M'Baku becomes a renegade and gains superhuman powers by killing a white gorilla, bathing in its blood, and eating its flesh, taking the alias of Man-Ape. He battles Black Panther and is believed to be killed when the Panther Totem that he bound Black Panther to crumbled and buries him instead. He is revived by his aide N'Gamo and goes to America to battle the Avengers.

He allies himself with the original Lethal Legion made up of Grim Reaper, Living Laser, Power Man (Erik Josten), and Swordsman. He is the first member met by the Avengers. He attacks Captain America, but is beaten back by the rest of the Avengers. He then captures the Black Panther's girlfriend Monica Lynne, binding her hand and foot with metal clamps. Black Panther is lured into a trap and knocked out by an exploding dummy of Lynne. He is chained up and meets the other members. The Legion straps Black Panther and Lynne to chairs before leaving, though he is able to escape and contact the other members. The Legion is defeated by the Avengers after Vision overcomes Power Man and frees the other members. Black Panther banishes Man-Ape from Wakanda on order of execution if he returns.

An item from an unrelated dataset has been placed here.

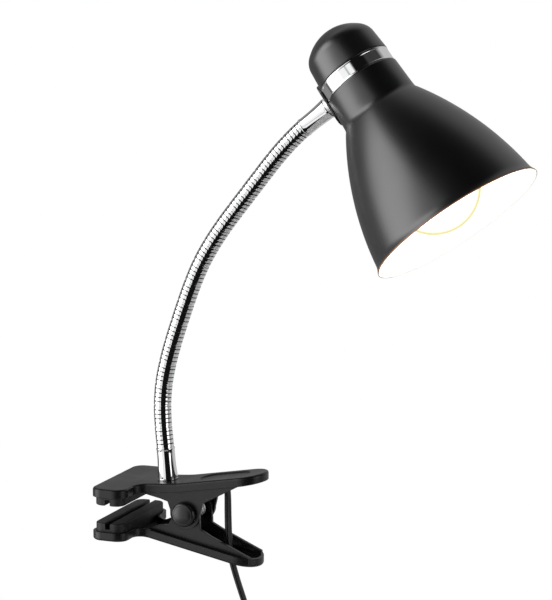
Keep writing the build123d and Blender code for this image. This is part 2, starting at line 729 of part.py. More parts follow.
with BuildPart() as spacer_washer:
    add(nipple_rod(SPACER_RADIUS, SADDLE_REAR_RADIUS, HEAD_REACH))
    add(saddle_outline(-SADDLE_REAR_RADIUS / 2, SADDLE_SKIN), mode=Mode.SUBTRACT)
    add(nipple_rod(NIPPLE_RADIUS + RUNNING_FIT, 0, MOUTH_RADIUS), mode=Mode.SUBTRACT)
save(spacer_washer, "spacer_washer", HEAD)

with BuildPart() as nipple:
    add(nipple_rod(NIPPLE_RADIUS, NIPPLE_INNER, HEAD_REACH + FERRULE_LENGTH / 2 - 0.5))
    add(nipple_rod(NIPPLE_BORE, 0, 2 * MOUTH_RADIUS), mode=Mode.SUBTRACT)
save(nipple, "nipple", HEAD)

with BuildPart() as head_nut:
    with BuildSketch(NIPPLE_PLANE.offset(HEAD_NUT_SEAT)):
        RegularPolygon(HEAD_NUT_RADIUS, 6)
        Circle(NIPPLE_RADIUS + RUNNING_FIT, mode=Mode.SUBTRACT)
    extrude(amount=-HEAD_NUT)
save(head_nut, "head_nut", HEAD)

with BuildPart() as socket_sleeve:
    inner = SLEEVE_RADIUS - SLEEVE_SKIN
    add(
        turned(
            [
                (SLEEVE_RADIUS, SLEEVE_FROM),
                (SLEEVE_RADIUS, SLEEVE_TO),
                (inner, SLEEVE_TO),
                (inner, BULKHEAD_AT + BULKHEAD),
                (LEAD_BORE, BULKHEAD_AT + BULKHEAD),
                (LEAD_BORE, BULKHEAD_AT),
                (inner, BULKHEAD_AT),
                (inner, SLEEVE_FROM),
            ]
        )
    )
    add(nipple_rod(NIPPLE_RADIUS + NIPPLE_CLEARANCE, 0, MOUTH_RADIUS), mode=Mode.SUBTRACT)
    with BuildSketch(Plane.XY.offset(BULKHEAD_AT)):
        with Locations((0, HOLDER_SCREW_AT), (0, -HOLDER_SCREW_AT)):
            Circle(HOLDER_SCREW + RUNNING_FIT)
    extrude(amount=BULKHEAD, mode=Mode.SUBTRACT)
save(socket_sleeve, "socket_sleeve", HEAD)

# ---------------------------------------------------------------- lampholder
SCREW_DEPTH = 7.0

with BuildPart() as lampholder:
    add(
        turned(
            [
                (SOCKET_RADIUS, HOLDER_FROM),
                (HOLDER_RADIUS - 1, HOLDER_FROM),
                (HOLDER_RADIUS, HOLDER_FROM + 1),
                (HOLDER_RADIUS, HOLDER_STEP - 3),
                (HOLDER_RADIUS - 3, HOLDER_STEP),
                (HOLDER_NECK, HOLDER_STEP),
                (HOLDER_NECK, BULKHEAD_AT),
                (LEAD_BORE, BULKHEAD_AT),
                (LEAD_BORE, SOCKET_END),
                (SOCKET_RADIUS, SOCKET_END),
            ]
        )
    )
    with BuildSketch(Plane.XY.offset(BULKHEAD_AT)):
        with Locations((0, HOLDER_SCREW_AT), (0, -HOLDER_SCREW_AT)):
            Circle(HOLDER_SCREW + RUNNING_FIT)
    extrude(amount=-SCREW_DEPTH, mode=Mode.SUBTRACT)
save(lampholder, "lampholder", HEAD)

with BuildPart() as lampholder_shell:
    with BuildSketch(Plane.XY.offset(SHELL_FROM)):
        Circle(SOCKET_RADIUS - RUNNING_FIT)
        Circle(SOCKET_RADIUS - RUNNING_FIT - SHELL_SKIN, mode=Mode.SUBTRACT)
    extrude(amount=SHELL_TO - SHELL_FROM)
save(lampholder_shell, "lampholder_shell", HEAD)

with BuildPart() as centre_contact:
    with BuildSketch(Plane.XZ):
        with BuildLine():
            low = Polyline((-9, SOCKET_END), (-4, SOCKET_END), (-1, BULB_END + 0.4), (4, BULB_END + 0.4))
            high = Polyline((-9, SOCKET_END - 0.4), (-4.2, SOCKET_END - 0.4), (-1.2, BULB_END), (4, BULB_END))
            Line(low @ 0, high @ 0)
            Line(low @ 1, high @ 1)
        make_face()
    extrude(amount=3, both=True)
save(centre_contact, "centre_contact", HEAD)

with BuildPart() as holder_screws:
    behind = BULKHEAD_AT + BULKHEAD
    with Locations((0, HOLDER_SCREW_AT), (0, -HOLDER_SCREW_AT)):
        with BuildSketch(Plane.XY.offset(behind)):
            Circle(HOLDER_SCREW)
        extrude(amount=-BULKHEAD - SCREW_DEPTH + 1)
        with BuildSketch(Plane.XY.offset(behind)):
            Circle(HOLDER_SCREW_HEAD)
        extrude(amount=HOLDER_SCREW)
save(holder_screws, "holder_screws", HEAD)


# ---------------------------------------------------------------- bulb
def globe(skin):
    """The bulb's glass outline, drawn in by a skin."""
    radius = BULB_RADIUS - skin
    centre = BULB_TIP + BULB_RADIUS
    rise_to = (BULB_TAPER_AT - centre) * radius / BULB_RADIUS
    wide = math.sqrt(radius**2 - rise_to**2)
    with BuildPart() as solid:
        with BuildSketch(Plane.XZ):
            with BuildLine():
                front = ThreePointArc((0, centre - radius), (radius, centre), (wide, centre + rise_to))
                taper = Spline(
                    front @ 1,
                    (BULB_NECK_RADIUS - skin, BULB_NECK_AT),
                    tangents=((-rise_to, wide), (0, 1)),
                )
                Polyline(taper @ 1, (0, BULB_NECK_AT), front @ 0)
            make_face()
        revolve(axis=Axis.Z)
    return solid.part


with BuildPart() as bulb_globe:
    add(globe(0))
    add(globe(GLASS), mode=Mode.SUBTRACT)
save(bulb_globe, "bulb_globe", HEAD)

with BuildPart() as bulb_cap:
    thin = SCREW_CAP_RADIUS - SCREW_CAP_SKIN
    add(
        turned(
            [
                (SCREW_CAP_RADIUS, BULB_NECK_AT),
                (SCREW_CAP_RADIUS, SCREW_CAP_TAPER),
                (SCREW_CAP_NARROW, SCREW_CAP_END),
                (SCREW_CAP_NARROW - SCREW_CAP_SKIN, SCREW_CAP_END),
                (thin, SCREW_CAP_TAPER - SCREW_CAP_SKIN / 2),
                (thin, BULB_NECK_AT),
            ]
        )
    )
save(bulb_cap, "bulb_cap", HEAD)

BUTTON_FROM = BULB_END - 1.2

with BuildPart() as bulb_insulator:
    add(
        turned(
            [
                (0, SCREW_CAP_END),
                (SCREW_CAP_NARROW, SCREW_CAP_END),
                (BUTTON_RADIUS + 0.6, BUTTON_FROM),
                (0, BUTTON_FROM),
            ]
        )
    )
save(bulb_insulator, "bulb_insulator", HEAD)

with BuildPart() as bulb_button:
    with BuildSketch(Plane.XY.offset(BUTTON_FROM)):
        Circle(BUTTON_RADIUS)
    extrude(amount=BULB_END - BUTTON_FROM)
    fillet(bulb_button.faces().sort_by(Axis.Z)[-1].edges(), 0.7)
save(bulb_button, "bulb_button", HEAD)


# ---------------------------------------------------------------- cord
def arc_radii(route):
    """The largest tangent arcs that a route's runs allow, one for each inner point."""
    radii = []
    for before, here, after in zip(route, route[1:], route[2:]):
        into, out = Vector(here) - Vector(before), Vector(after) - Vector(here)
        half_turn = math.radians(into.get_angle(out) / 2)
        radii.append(ARC_SHARE * min(into.length, out.length) / math.tan(half_turn))
    return radii


def cord_section(wide=CORD_WIDTH, thick=CORD_THICK):
    """Draw the cord's flat section with its round edges."""
    SlotOverall(wide, thick)


def cord_tube(route, name):
    """The cord along a route of straight runs and tangent arcs."""
    radii = arc_radii(route)
    with BuildPart() as tube:
        with BuildLine():
            path = FilletPolyline(*route, radius=radii)
        with BuildSketch(Plane(origin=path @ 0, x_dir=(0, 1, 0), z_dir=path % 0)):
            cord_section()
        sweep(path=path)
    area = CORD_THICK * (CORD_WIDTH - CORD_THICK) + math.pi * CORD_THICK**2 / 4
    print(name, "radii", [round(r, 1) for r in radii], "length", round(path.length, 1))
    print(name, "volume", round(tube.part.volume, 1), "section x length", round(area * path.length, 1))
    return tube


def under_handle(run):
    """Point on the cord's centre line against the handle's underside, past the clip's middle."""
    plane = handle_plane(CLIP_X, HANDLE_PLATE + CORD_REST + CORD_THICK / 2)
    return tuple(plane.from_local_coords(Vector(run, 0, 0)))


STEM_MOUTH = tuple(NECK_SEAT.from_local_coords(Vector(0, 0, -STEM)))
LEAD_ROUTE = [
    STEM_MOUTH,
    (35.9, 0, 3.2),
    (39.4, 0, 1.9),
    (49, 0, 4.6),
    (57, 0, 9.4),
    under_handle(-6),
    under_handle(CLIP_LENGTH / 2),
]
CORD_ROUTE = [
    under_handle(CLIP_LENGTH / 2),
    under_handle(CLIP_LENGTH / 2 + 2.6),
    (77.7, 0, 13.9),
    (79.4, 0, 11),
    (79.4, 0, -14),
    (80.6, 0, -34),
    (85.2, 0, -50),
    (91.3, 0, -67.2),
    (95.4, 0, -79),
    (97.6, 0, -90),
    (97.6, 0, COIL_TOP),
]
save(cord_tube(LEAD_ROUTE, "inner_lead"), "inner_lead")
save(cord_tube(CORD_ROUTE, "cord"), "cord")

with BuildPart() as cord_clip:
    with BuildSketch(handle_plane(CLIP_X, HANDLE_PLATE + BOSS)):
        RectangleRounded(CLIP_LENGTH, 2 * CLIP_HALF, CLIP_LENGTH / 2 - 0.1)
    extrude(amount=-CLIP)
    with BuildSketch(handle_plane(CLIP_X, HANDLE_PLATE + BOSS)):
        Rectangle(2 * CLIP_LENGTH, CORD_WIDTH + 2 * CORD_REST)
    extrude(amount=-(CORD_THICK + 2 * CORD_REST - BOSS), mode=Mode.SUBTRACT)
    with BuildSketch(handle_plane(CLIP_X, HANDLE_PLATE + BOSS)):
        with Locations((0, CLIP_SCREW_AT), (0, -CLIP_SCREW_AT)):
            Circle(CLIP_SCREW + RUNNING_FIT)
    extrude(amount=-CLIP, mode=Mode.SUBTRACT)
save(cord_clip, "cord_clip")

with BuildPart() as clip_screws:
    under_clip = handle_plane(CLIP_X, HANDLE_PLATE + BOSS + CLIP)
    with BuildSketch(under_clip):
        with Locations((0, CLIP_SCREW_AT), (0, -CLIP_SCREW_AT)):
            Circle(CLIP_SCREW)
    extrude(amount=CLIP + BOSS)
    with BuildSketch(under_clip):
        with Locations((0, CLIP_SCREW_AT), (0, -CLIP_SCREW_AT)):
            Circle(CLIP_SCREW_HEAD)
    extrude(amount=-CLIP_SCREW_HEAD / 2)
save(clip_screws, "clip_screws")

# ---------------------------------------------------------------- the cord's unseen length, put away in a coil
COIL_DEEP = COIL_ROWS * CORD_THICK
COIL_WIDE = COIL_ROWS * CORD_WIDTH
COIL_OUTER = COIL_MIDDLE + COIL_DEEP / 2 - CORD_THICK / 2 - COIL_SETTLE
CORD_X = CORD_ROUTE[-1][0]
COIL_CENTRE = (CORD_X - COIL_OUTER, 0, COIL_TOP - STUB)

with BuildPart() as cord_coil:
    with BuildSketch():
        with Locations((COIL_MIDDLE, 0)):
            RectangleRounded(COIL_DEEP, COIL_WIDE, CORD_THICK / 2)
    revolve(axis=Axis.Y)
    for run, aside in ((STUB, 0), (-EXIT_STUB, EXIT_ASIDE)):
        with BuildSketch(Plane.XY):
            with Locations((COIL_OUTER, aside)):
                SlotOverall(CORD_WIDTH, CORD_THICK, rotation=90)
        extrude(amount=run)
save(cord_coil, "cord_coil", Pos(*COIL_CENTRE))
print("cord in the coil", round(TURNS * 2 * math.pi * COIL_MIDDLE + STUB + EXIT_STUB, 1))

# ---------------------------------------------------------------- plug
PLUG_TOP = Plane(
    origin=(CORD_X, EXIT_ASIDE, COIL_TOP - STUB - EXIT_STUB), x_dir=(0, 1, 0), z_dir=(0, 0, -1)
)

with BuildPart() as plug_body:
    for depth, wide, thick in (
        (0, CORD_WIDTH + 2, CORD_THICK + 2),
        (PLUG_GRIP, PLUG_WIDTH * 0.7, PLUG_THICK - 2),
        (PLUG_LENGTH * 0.6, PLUG_WIDTH, PLUG_THICK),
        (PLUG_LENGTH, PLUG_NOSE_WIDTH, PLUG_THICK),
    ):
        with BuildSketch(Plane.XY.offset(depth)):
            RectangleRounded(wide, thick, thick / 2 - 0.1)
    loft(ruled=True)
    with BuildSketch(Plane.XY.offset(PLUG_LENGTH)):
        with GridLocations(PLUG_PIN_PITCH, 0, 2, 1):
            Circle(PLUG_PIN_RADIUS + RUNNING_FIT)
    extrude(amount=-PLUG_GRIP, mode=Mode.SUBTRACT)
save(plug_body, "plug_body", PLUG_TOP.location)

with BuildPart() as plug_pins:
    with BuildSketch(Plane.XY.offset(PLUG_LENGTH - PLUG_GRIP + 1)):
        with GridLocations(PLUG_PIN_PITCH, 0, 2, 1):
            Circle(PLUG_PIN_RADIUS)
    extrude(amount=PLUG_PIN + PLUG_GRIP - 1)
    fillet(plug_pins.faces().sort_by(Axis.Z)[-2:].edges(), PLUG_PIN_RADIUS - 0.3)
save(plug_pins, "plug_pins", PLUG_TOP.location)
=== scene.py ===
"""Clip-on reading lamp: a sprung clamp, a wound gooseneck and a bell shade with a lit opal bulb.

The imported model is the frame. X runs along the clamp towards its handles, Y along the nose bar and Z up.
Sizes in the classes are millimetres. The scene is in metres, and so are the patterns of the finishes.
"""

import json
import logging
import math
from collections.abc import Callable, Sequence
from dataclasses import dataclass
from enum import IntEnum

import bpy
from mathutils import Matrix, Vector

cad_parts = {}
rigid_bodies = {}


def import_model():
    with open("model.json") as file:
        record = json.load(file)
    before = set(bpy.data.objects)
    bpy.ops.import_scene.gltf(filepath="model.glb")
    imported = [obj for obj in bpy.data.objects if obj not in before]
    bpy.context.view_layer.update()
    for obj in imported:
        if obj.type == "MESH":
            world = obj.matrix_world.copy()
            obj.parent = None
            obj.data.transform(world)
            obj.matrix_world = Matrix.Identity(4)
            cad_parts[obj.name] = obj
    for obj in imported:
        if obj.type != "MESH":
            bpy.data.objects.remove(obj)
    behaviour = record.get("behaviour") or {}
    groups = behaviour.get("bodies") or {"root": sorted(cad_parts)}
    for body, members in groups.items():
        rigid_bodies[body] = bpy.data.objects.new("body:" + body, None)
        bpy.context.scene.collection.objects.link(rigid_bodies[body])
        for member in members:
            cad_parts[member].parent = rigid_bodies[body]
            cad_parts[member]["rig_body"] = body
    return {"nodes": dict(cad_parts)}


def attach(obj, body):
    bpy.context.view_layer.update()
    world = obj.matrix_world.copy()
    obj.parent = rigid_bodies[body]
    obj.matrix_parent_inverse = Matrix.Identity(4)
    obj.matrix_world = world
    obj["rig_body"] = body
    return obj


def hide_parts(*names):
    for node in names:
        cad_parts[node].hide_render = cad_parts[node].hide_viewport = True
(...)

Man-Ape is apparently killed by Morlun while defending his people from Morlun's attack. Before his apparent death, he sends an envoy to Wakanda to warn them of the approaching danger. Man-Ape later appears alive as a member of Purple Man's Villains for Hire.

==Powers and abilities==
The Man-Ape gained superhuman powers by consuming the flesh of a sacred white gorilla and bathing in white gorilla blood, enchanting him through the mystical transference of the abilities of the rare Wakandan white gorilla. M'Baku's mystically augmented powers include superhuman strength, speed, agility, stamina and durability equal to that of the mystical Wakandan white gorilla.

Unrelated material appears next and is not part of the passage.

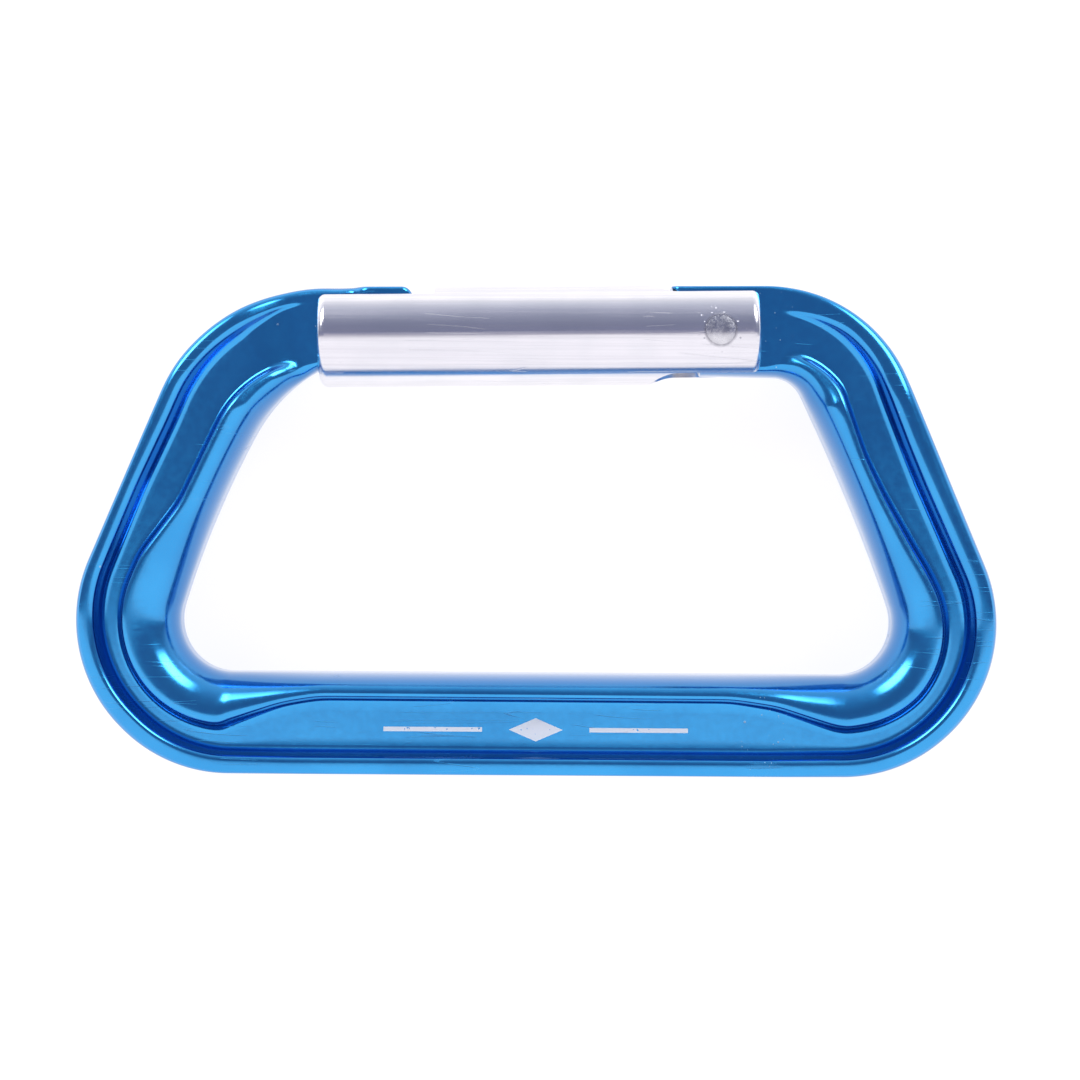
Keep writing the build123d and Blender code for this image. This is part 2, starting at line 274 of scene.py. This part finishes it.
def bar_stations():
    """Outer points along the bar from nose tip to tang, and the way in from each."""
    nose_base, hinge_base = (-BASE_X, BASE_Y), (BASE_X, BASE_Y)
    top = tangent_angle(NOSE_CORNER, NOSE_CORNER_R, HINGE_CORNER, HINGE_CORNER_R, 1)
    left = tangent_angle(NOSE_CORNER, NOSE_CORNER_R, nose_base, BASE_R, -1) + 2 * pi
    right = tangent_angle(hinge_base, BASE_R, HINGE_CORNER, HINGE_CORNER_R, -1)
    foot = 1.5 * pi
    top_nose = on_circle(NOSE_CORNER, NOSE_CORNER_R, top)
    top_hinge = on_circle(HINGE_CORNER, HINGE_CORNER_R, top)
    along_top = (top_hinge - top_nose) / (top_hinge[0] - top_nose[0])
    tip = top_nose + along_top * (NOSE_TIP_X - top_nose[0])
    tang_top = top_nose + along_top * (TANG_TOP_X - top_nose[0])

    tang, _ = straight(tang_top, top_hinge, (0, 0), TANG_ROUND)
    tang = tang[::-1]
    share = (tang[:, :1] - top_hinge[0]) / (tang_top[0] - top_hinge[0])
    lean = np.array([top_hinge[0], TANG_FOOT[1]]) * (1 - share) + np.array(TANG_FOOT) * share - tang
    stretches = [
        straight(tip, top_nose, -on_circle((0, 0), 1, top), TIP_ROUND),
        corner(NOSE_CORNER, NOSE_CORNER_R, top, left),
        straight(
            on_circle(NOSE_CORNER, NOSE_CORNER_R, left),
            on_circle(nose_base, BASE_R, left),
            -on_circle((0, 0), 1, left),
            0,
        ),
        corner(nose_base, BASE_R, left, foot),
        straight(on_circle(nose_base, BASE_R, foot), on_circle(hinge_base, BASE_R, foot), (0, 1), 0),
        corner(hinge_base, BASE_R, foot, right + 2 * pi),
        straight(
            on_circle(hinge_base, BASE_R, right),
            on_circle(HINGE_CORNER, HINGE_CORNER_R, right),
            -on_circle((0, 0), 1, right),
            0,
        ),
        corner(HINGE_CORNER, HINGE_CORNER_R, right, top),
        (tang, lean / np.hypot(lean[:, 0], lean[:, 1])[:, None]),
    ]
    outer = np.concatenate([stretches[0][0]] + [points[1:] for points, _ in stretches[1:]])
    inward = np.concatenate([stretches[0][1]] + [ways[1:] for _, ways in stretches[1:]])
    return outer + INSET * inward, inward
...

He has extensive formal military training in hand-to-hand combat from the Wakandan Royal Militia.

==Reception==
===Accolades===
- In 2018, ComicBook.com ranked Man-Ape 3rd in their "8 Best Black Panther Villains" list and included him in their "7 Great Villains for Black Panther 2" list.
- In 2020, Comic Book Resources (CBR) ranked Man-Ape 2nd in their "Marvel: Ranking Black Panther's Rogues Gallery" list.
- In 2022, Screen Rant included Man-Ape in their "15 Most Powerful Black Panther Villains" list.
- In 2022, CBR ranked Man-Ape 3rd in their "10 Most Iconic Black Panther Villains" list.

==In other media==
===Television===
- Man-Ape appears in The Avengers: Earth's Mightiest Heroes, voiced by Kevin Michael Richardson.
- M'Baku appears in Avengers Assemble, voiced by Ike Amadi. This version is a member of the Shadow Council.

===Film===

M'Baku appears in films set in the Marvel Cinematic Universe (MCU), portrayed by Winston Duke. This version is the leader of the renegade Jabari Tribe, who shun Wakanda's technological society and have a religious reverence for gorillas. M'Baku is introduced in Black Panther (2018), and makes subsequent appearances in Avengers: Infinity War (2018), Avengers: Endgame (2019), and Black Panther: Wakanda Forever (2022). Duke will reprise his role as M'Baku in Avengers: Doomsday (2026).

===Video games===
- Man-Ape appears as a boss in Marvel: Ultimate Alliance 2, voiced by Emerson Franklin.
- Man-Ape appears as a boss in Marvel: Avengers Alliance. This version is the leader of the White Gorillas.
- Man-Ape appears as a boss in Marvel Heroes.
- Man-Ape appears as a playable character in the "Black Panther" DLC for Lego Marvel's Avengers.
- Man-Ape appears as a playable character in Lego Marvel Super Heroes 2, voiced by Alexis Rodney.